→ **REQUIRED WORK**:
Give the listing again in full, exactly as written.

====== MATERIAL PROVIDED

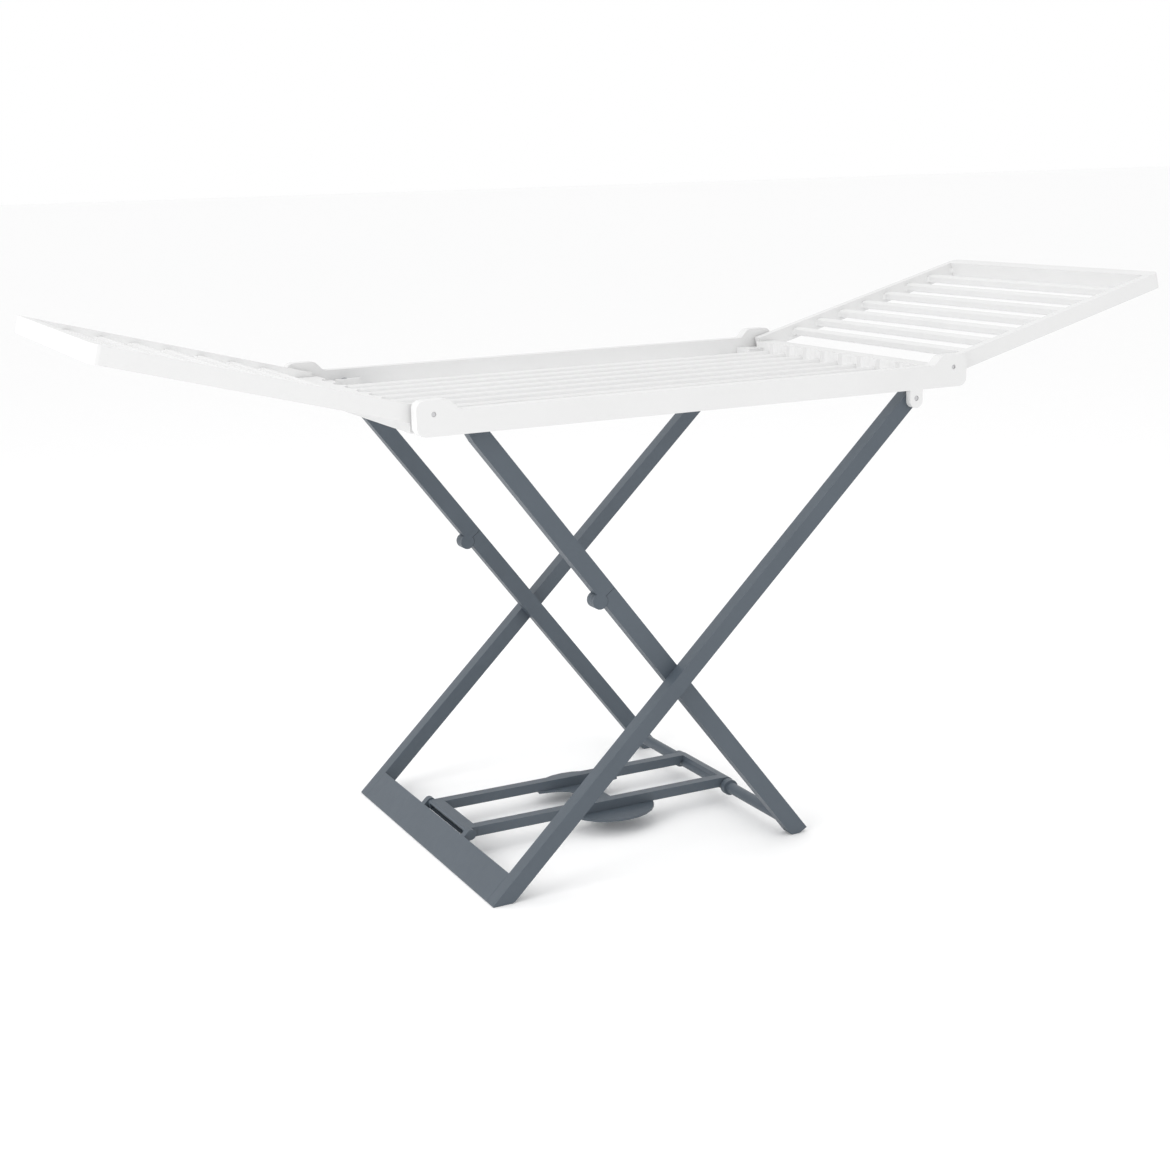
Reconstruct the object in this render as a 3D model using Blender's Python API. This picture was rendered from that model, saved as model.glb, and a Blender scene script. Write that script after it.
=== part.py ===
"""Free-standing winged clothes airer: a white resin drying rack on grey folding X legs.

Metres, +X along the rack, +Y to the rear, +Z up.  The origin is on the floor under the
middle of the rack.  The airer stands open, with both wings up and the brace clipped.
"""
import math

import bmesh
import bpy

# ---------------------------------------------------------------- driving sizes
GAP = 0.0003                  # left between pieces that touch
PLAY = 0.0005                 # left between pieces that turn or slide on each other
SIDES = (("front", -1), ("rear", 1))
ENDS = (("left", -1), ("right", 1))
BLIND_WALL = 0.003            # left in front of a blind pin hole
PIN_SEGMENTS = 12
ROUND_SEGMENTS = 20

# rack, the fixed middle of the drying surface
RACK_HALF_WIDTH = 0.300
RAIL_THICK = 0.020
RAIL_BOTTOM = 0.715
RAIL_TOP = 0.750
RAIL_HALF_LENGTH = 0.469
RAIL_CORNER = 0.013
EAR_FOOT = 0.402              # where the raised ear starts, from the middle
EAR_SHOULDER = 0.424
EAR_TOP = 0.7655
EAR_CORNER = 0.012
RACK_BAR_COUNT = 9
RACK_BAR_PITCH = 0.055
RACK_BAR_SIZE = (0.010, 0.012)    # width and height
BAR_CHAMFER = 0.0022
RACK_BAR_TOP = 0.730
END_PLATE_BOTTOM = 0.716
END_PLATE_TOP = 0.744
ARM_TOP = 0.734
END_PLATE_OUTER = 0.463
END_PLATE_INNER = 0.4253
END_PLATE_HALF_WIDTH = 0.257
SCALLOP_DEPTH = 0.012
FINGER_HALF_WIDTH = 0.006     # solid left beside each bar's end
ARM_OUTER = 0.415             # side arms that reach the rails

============

→ **REPLY TO THE EXERCISE**:
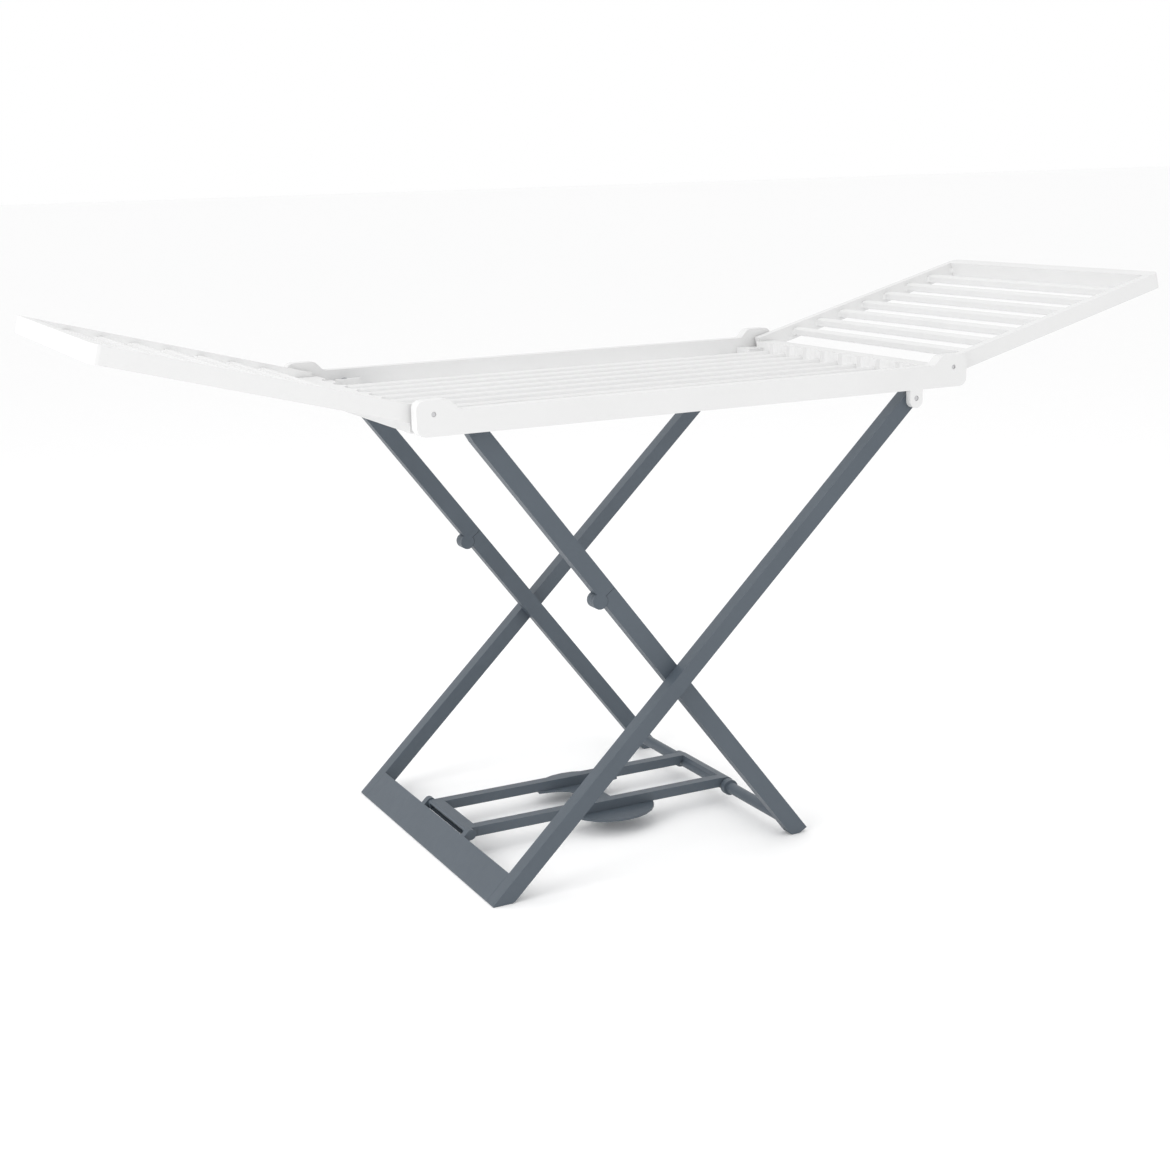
Reconstruct the object in this render as a 3D model using Blender's Python API. This picture was rendered from that model, saved as model.glb, and a Blender scene script. Write that script after it.
=== part.py ===
"""Free-standing winged clothes airer: a white resin drying rack on grey folding X legs.

Metres, +X along the rack, +Y to the rear, +Z up.  The origin is on the floor under the
middle of the rack.  The airer stands open, with both wings up and the brace clipped.
"""
import math

import bmesh
import bpy

# ---------------------------------------------------------------- driving sizes
GAP = 0.0003                  # left between pieces that touch
PLAY = 0.0005                 # left between pieces that turn or slide on each other
SIDES = (("front", -1), ("rear", 1))
ENDS = (("left", -1), ("right", 1))
BLIND_WALL = 0.003            # left in front of a blind pin hole
PIN_SEGMENTS = 12
ROUND_SEGMENTS = 20

# rack, the fixed middle of the drying surface
RACK_HALF_WIDTH = 0.300
RAIL_THICK = 0.020
RAIL_BOTTOM = 0.715
RAIL_TOP = 0.750
RAIL_HALF_LENGTH = 0.469
RAIL_CORNER = 0.013
EAR_FOOT = 0.402              # where the raised ear starts, from the middle
EAR_SHOULDER = 0.424
EAR_TOP = 0.7655
EAR_CORNER = 0.012
RACK_BAR_COUNT = 9
RACK_BAR_PITCH = 0.055
RACK_BAR_SIZE = (0.010, 0.012)    # width and height
BAR_CHAMFER = 0.0022
RACK_BAR_TOP = 0.730
END_PLATE_BOTTOM = 0.716
END_PLATE_TOP = 0.744
ARM_TOP = 0.734
END_PLATE_OUTER = 0.463
END_PLATE_INNER = 0.4253
END_PLATE_HALF_WIDTH = 0.257
SCALLOP_DEPTH = 0.012
FINGER_HALF_WIDTH = 0.006     # solid left beside each bar's end
ARM_OUTER = 0.415             # side arms that reach the rails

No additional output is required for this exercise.